(Aim) What is wanted is an exact restatement of the lines from the one with "axis_height = build_slider(ZIP_TAPE_TOP" through the one with "points = [vertex.co", both included, and of no other lines.

[Begin]

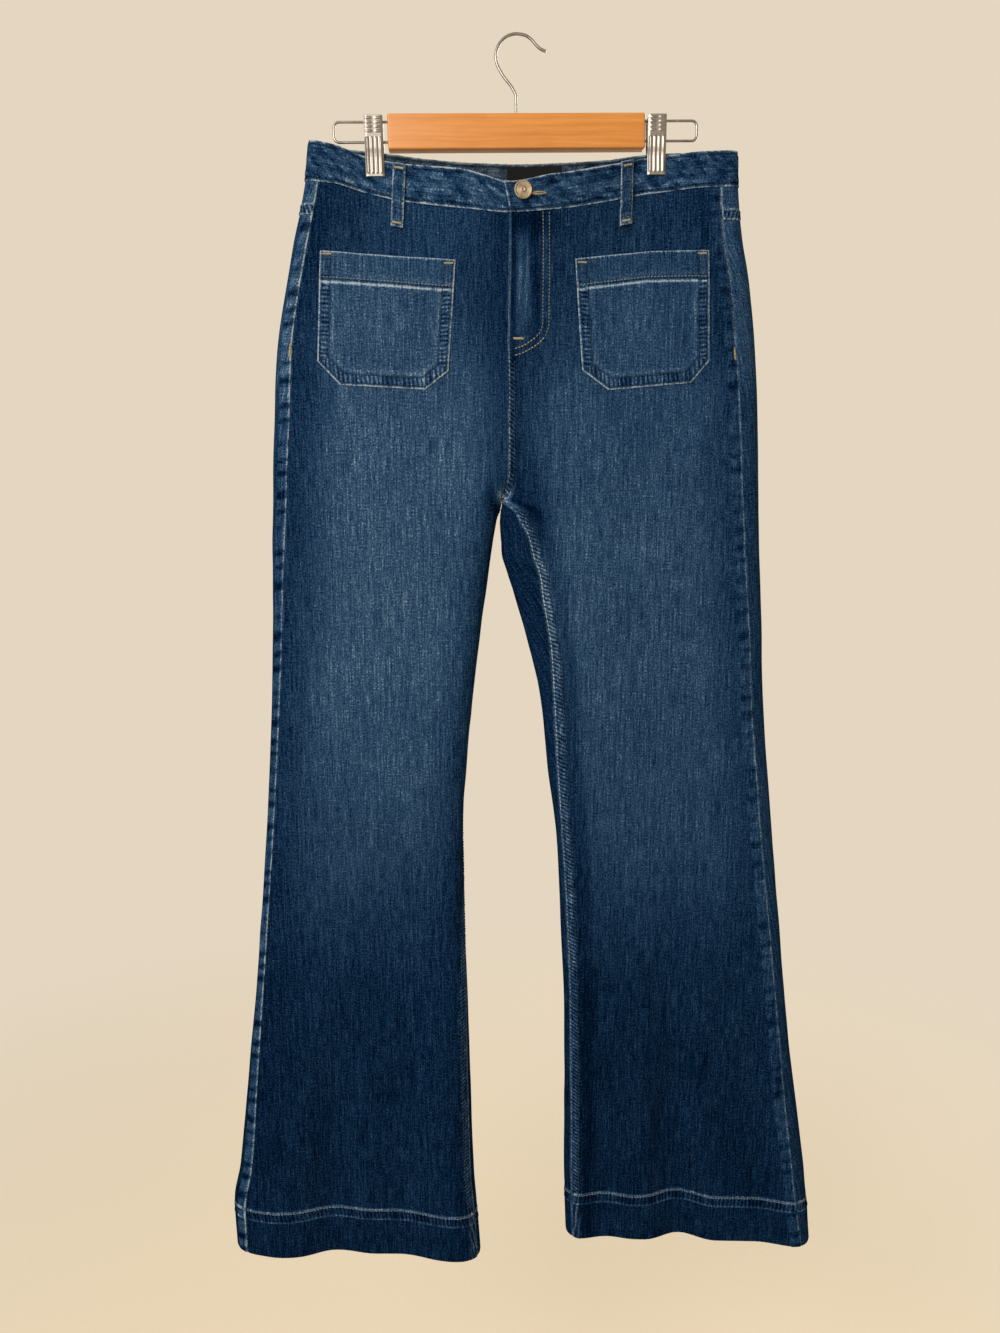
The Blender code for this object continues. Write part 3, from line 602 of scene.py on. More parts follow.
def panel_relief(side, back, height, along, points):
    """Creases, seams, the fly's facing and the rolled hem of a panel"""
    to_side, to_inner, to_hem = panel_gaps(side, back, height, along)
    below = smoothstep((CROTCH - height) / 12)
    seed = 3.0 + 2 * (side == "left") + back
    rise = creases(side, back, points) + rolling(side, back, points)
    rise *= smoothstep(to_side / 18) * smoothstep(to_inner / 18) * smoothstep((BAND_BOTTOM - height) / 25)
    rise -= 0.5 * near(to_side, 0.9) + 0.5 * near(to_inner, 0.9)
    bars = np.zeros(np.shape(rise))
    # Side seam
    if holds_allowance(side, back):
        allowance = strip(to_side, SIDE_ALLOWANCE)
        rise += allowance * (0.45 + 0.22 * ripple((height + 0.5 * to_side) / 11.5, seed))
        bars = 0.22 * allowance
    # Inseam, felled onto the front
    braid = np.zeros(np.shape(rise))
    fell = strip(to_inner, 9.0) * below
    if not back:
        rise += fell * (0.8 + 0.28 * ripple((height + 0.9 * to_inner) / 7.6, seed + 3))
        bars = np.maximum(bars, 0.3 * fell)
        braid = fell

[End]
[Begin]

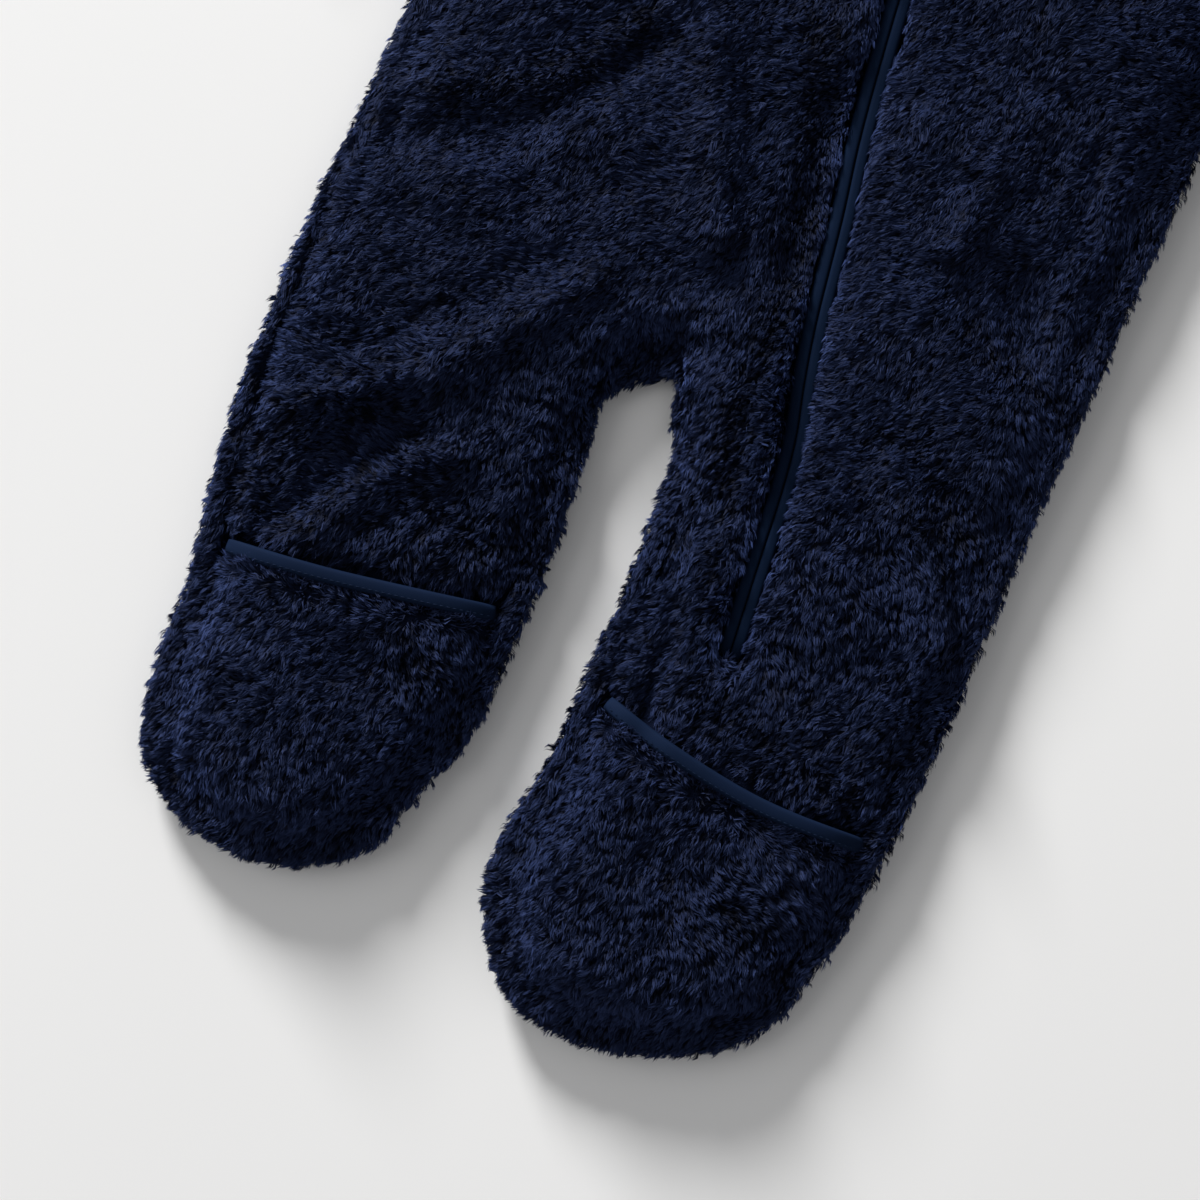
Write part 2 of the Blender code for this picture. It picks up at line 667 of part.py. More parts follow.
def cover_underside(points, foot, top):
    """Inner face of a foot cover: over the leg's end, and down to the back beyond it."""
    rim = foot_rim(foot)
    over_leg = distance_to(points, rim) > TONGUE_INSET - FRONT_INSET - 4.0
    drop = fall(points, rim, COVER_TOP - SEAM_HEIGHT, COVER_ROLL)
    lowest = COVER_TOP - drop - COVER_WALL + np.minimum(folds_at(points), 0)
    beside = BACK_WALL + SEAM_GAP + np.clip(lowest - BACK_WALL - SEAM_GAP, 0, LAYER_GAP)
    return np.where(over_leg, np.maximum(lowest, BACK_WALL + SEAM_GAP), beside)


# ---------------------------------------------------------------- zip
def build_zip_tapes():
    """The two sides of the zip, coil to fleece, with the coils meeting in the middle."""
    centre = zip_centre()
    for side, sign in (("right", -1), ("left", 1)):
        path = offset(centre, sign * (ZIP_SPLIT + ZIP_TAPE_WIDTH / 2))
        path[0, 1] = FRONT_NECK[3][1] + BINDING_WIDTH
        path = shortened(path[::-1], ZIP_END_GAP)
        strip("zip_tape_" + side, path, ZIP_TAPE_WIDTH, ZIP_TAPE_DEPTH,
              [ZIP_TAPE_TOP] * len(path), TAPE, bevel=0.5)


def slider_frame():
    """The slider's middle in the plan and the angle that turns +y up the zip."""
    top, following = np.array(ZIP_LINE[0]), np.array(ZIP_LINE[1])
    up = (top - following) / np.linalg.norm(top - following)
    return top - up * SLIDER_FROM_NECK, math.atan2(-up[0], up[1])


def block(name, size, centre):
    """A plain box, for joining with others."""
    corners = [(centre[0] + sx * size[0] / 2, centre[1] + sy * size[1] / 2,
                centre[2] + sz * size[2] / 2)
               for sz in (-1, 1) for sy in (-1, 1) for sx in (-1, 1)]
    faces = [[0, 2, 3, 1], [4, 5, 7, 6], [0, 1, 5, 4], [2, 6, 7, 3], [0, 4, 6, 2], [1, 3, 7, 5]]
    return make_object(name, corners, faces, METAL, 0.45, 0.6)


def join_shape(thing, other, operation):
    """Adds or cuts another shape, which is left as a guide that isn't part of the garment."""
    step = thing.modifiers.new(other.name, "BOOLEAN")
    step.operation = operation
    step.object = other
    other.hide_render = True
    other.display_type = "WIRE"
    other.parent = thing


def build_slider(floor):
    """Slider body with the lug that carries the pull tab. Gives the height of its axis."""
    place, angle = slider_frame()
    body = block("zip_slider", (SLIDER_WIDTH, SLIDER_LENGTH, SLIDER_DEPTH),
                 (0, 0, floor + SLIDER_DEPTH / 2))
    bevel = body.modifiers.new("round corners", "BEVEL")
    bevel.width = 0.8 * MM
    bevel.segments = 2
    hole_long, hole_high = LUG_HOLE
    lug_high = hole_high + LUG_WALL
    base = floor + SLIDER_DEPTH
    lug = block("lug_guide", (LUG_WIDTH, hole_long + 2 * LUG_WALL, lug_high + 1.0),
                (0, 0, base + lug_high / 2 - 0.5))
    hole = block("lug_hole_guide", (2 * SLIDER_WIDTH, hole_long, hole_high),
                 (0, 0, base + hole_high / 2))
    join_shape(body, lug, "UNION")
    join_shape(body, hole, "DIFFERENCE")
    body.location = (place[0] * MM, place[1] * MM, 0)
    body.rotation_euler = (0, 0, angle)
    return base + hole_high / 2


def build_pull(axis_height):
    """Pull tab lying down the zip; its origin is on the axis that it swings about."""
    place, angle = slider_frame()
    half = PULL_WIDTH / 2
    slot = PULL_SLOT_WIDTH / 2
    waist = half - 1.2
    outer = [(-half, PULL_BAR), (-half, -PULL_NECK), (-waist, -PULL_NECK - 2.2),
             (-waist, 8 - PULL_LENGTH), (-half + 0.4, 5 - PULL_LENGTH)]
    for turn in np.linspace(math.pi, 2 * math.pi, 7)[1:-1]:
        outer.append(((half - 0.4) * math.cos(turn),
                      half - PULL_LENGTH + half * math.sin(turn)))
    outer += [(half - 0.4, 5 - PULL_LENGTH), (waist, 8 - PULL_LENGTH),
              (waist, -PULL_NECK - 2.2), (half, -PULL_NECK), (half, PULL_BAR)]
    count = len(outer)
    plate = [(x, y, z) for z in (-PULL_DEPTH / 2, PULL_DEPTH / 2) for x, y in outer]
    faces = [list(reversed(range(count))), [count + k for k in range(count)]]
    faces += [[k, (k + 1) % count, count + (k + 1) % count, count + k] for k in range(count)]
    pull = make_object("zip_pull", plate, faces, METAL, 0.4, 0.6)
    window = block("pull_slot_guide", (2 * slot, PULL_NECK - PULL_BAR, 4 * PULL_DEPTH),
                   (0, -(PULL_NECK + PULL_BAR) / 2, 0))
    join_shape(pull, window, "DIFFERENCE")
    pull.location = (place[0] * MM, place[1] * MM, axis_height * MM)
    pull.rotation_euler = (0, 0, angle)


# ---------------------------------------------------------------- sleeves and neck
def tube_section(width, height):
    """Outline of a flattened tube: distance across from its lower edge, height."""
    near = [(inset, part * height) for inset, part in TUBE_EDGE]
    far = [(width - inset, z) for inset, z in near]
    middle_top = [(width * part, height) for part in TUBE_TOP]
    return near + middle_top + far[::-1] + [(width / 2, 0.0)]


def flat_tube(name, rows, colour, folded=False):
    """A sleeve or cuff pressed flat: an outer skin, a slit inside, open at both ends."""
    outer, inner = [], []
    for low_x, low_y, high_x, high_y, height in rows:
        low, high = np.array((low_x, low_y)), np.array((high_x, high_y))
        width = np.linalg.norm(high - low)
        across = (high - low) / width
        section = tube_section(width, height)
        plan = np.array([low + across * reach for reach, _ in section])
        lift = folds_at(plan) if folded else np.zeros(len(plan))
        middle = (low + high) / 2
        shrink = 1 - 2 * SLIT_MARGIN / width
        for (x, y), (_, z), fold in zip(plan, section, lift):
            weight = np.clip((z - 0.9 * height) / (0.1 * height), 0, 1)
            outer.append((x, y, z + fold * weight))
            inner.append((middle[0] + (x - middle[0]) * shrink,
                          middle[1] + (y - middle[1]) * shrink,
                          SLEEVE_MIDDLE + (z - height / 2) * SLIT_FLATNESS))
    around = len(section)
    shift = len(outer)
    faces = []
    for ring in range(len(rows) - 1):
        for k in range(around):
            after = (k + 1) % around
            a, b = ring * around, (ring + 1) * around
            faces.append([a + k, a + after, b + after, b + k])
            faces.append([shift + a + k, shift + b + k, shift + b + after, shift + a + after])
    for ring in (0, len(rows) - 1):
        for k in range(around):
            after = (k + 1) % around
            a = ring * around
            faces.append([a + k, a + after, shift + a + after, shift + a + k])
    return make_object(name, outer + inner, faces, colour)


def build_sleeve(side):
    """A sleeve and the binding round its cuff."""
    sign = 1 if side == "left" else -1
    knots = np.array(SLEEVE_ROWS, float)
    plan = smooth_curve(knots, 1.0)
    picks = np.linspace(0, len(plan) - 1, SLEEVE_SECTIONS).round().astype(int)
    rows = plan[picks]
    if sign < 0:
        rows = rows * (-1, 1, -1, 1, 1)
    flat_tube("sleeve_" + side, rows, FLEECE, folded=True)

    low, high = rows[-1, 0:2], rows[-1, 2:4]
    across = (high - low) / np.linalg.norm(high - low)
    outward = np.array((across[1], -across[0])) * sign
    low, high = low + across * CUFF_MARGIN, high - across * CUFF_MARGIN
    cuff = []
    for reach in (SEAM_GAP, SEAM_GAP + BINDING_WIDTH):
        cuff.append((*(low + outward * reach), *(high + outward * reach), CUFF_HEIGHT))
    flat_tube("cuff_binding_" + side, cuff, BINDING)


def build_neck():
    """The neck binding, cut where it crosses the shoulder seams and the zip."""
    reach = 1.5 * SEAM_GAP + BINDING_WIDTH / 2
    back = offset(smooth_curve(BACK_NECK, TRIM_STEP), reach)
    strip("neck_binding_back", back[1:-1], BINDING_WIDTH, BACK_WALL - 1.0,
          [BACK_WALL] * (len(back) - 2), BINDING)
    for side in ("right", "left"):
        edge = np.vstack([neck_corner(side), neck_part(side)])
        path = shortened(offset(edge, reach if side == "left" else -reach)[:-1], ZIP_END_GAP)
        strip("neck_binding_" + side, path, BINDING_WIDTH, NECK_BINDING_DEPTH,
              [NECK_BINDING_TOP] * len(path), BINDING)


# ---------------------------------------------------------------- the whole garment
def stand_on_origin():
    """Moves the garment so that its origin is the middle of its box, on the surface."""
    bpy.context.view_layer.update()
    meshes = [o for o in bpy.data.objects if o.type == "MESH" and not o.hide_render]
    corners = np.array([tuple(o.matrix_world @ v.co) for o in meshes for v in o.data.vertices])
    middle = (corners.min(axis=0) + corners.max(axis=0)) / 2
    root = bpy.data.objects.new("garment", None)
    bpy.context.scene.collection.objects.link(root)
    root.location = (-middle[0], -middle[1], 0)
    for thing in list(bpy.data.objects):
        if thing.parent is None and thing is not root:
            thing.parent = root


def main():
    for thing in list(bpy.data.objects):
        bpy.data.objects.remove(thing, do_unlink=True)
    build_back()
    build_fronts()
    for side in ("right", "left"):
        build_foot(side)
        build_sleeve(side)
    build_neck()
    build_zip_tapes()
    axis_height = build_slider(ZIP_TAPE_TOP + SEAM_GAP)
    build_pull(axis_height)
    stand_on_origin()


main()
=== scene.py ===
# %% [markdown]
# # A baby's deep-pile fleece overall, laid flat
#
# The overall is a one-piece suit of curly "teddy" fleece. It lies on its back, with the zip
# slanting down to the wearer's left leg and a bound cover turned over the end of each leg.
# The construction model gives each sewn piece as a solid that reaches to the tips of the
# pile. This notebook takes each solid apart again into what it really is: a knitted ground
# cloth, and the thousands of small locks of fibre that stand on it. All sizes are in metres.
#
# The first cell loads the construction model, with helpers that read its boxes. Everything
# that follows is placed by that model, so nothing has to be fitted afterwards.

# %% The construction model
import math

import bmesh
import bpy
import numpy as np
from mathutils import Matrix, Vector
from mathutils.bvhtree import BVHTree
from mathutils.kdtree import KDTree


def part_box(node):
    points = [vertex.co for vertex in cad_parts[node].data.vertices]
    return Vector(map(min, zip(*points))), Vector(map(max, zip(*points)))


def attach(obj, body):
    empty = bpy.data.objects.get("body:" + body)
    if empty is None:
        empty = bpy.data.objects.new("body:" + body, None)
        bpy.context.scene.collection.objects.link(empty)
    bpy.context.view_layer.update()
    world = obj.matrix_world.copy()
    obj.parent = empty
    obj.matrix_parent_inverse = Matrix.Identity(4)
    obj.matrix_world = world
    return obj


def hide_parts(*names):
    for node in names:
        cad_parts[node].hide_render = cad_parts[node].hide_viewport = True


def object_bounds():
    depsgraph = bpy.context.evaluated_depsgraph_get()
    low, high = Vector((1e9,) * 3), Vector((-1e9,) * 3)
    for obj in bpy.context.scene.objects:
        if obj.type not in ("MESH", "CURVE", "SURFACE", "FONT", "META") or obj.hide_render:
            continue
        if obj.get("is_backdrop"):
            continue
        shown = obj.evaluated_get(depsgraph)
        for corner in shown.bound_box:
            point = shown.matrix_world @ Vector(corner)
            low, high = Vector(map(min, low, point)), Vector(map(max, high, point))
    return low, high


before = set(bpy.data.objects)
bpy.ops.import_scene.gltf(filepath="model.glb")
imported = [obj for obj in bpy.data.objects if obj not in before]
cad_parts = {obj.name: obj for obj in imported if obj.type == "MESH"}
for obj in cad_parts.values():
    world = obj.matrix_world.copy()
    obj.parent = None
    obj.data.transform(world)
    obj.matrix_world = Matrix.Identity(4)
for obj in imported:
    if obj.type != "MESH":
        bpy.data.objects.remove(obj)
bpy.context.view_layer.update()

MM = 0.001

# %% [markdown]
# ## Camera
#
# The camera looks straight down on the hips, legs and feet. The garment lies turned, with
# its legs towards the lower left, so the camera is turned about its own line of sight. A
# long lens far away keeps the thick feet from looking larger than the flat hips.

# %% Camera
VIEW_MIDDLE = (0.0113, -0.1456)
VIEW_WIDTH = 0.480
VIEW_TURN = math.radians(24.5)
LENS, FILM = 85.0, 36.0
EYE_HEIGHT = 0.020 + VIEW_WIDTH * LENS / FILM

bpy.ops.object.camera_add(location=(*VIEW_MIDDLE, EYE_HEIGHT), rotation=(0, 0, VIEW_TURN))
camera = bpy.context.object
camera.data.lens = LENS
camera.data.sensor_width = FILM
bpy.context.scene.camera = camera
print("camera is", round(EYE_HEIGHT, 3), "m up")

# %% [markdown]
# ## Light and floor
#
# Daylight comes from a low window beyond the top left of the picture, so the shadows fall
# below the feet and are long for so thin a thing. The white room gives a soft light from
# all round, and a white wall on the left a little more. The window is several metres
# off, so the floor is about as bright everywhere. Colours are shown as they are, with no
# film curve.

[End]

(Correct response)
    axis_height = build_slider(ZIP_TAPE_TOP + SEAM_GAP)
    build_pull(axis_height)
    stand_on_origin()


main()
=== scene.py ===
# %% [markdown]
# # A baby's deep-pile fleece overall, laid flat
#
# The overall is a one-piece suit of curly "teddy" fleece. It lies on its back, with the zip
# slanting down to the wearer's left leg and a bound cover turned over the end of each leg.
# The construction model gives each sewn piece as a solid that reaches to the tips of the
# pile. This notebook takes each solid apart again into what it really is: a knitted ground
# cloth, and the thousands of small locks of fibre that stand on it. All sizes are in metres.
#
# The first cell loads the construction model, with helpers that read its boxes. Everything
# that follows is placed by that model, so nothing has to be fitted afterwards.

# %% The construction model
import math

import bmesh
import bpy
import numpy as np
from mathutils import Matrix, Vector
from mathutils.bvhtree import BVHTree
from mathutils.kdtree import KDTree


def part_box(node):
    points = [vertex.co for vertex in cad_parts[node].data.vertices]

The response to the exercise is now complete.